14. Payments Generally. All payments to be made by the Company shall be made without condition or deduction for any counterclaim, defense, recoupment, set off or withholding of any type or nature unless otherwise required by law. Except as otherwise expressly provided herein, all payments by the Company hereunder to each Holder shall be made to such Holder, by the method and at the address as such Holder shall have from time to time specified to the Company in writing for such purpose, without the presentation or surrender of such Note or making any notation thereon. Unless otherwise specified, all amounts payable hereunder shall be received by each Holder no later than the close of business on the date specified herein, or if such date is not a Business Day, the next succeeding Business Day and no interest on such payment will accrue in respect of the delay.

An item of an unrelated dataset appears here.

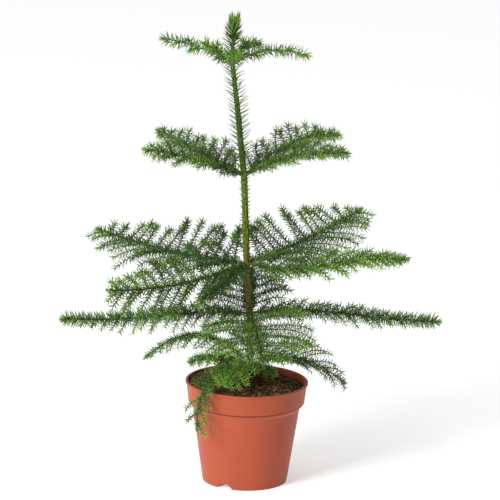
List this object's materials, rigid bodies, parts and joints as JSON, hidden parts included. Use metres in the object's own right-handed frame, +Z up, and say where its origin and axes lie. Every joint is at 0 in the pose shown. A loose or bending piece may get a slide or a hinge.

15. Amendments and Waivers.
(a) Any term or provision of this Note may be waived or amended (including any Event of Default) in any respect with the written consent of the Company and holders of a majority of the principal amount of the outstanding Notes; provided, that any such amendment or waiver must apply to all Notes and further provided, however, that the waiver or amendment of any terms and provisions regarding the payment or the conversion or redemption of the Notes require the approval of all Holders. When the occurrence of any Event of Default is waived, it is deemed cured, but no such waiver shall extend to the occurrence of any subsequent or other Event of Default without the consent of a majority of the principal amount of all Notes outstanding or the Holders of all Notes outstanding, as applicable.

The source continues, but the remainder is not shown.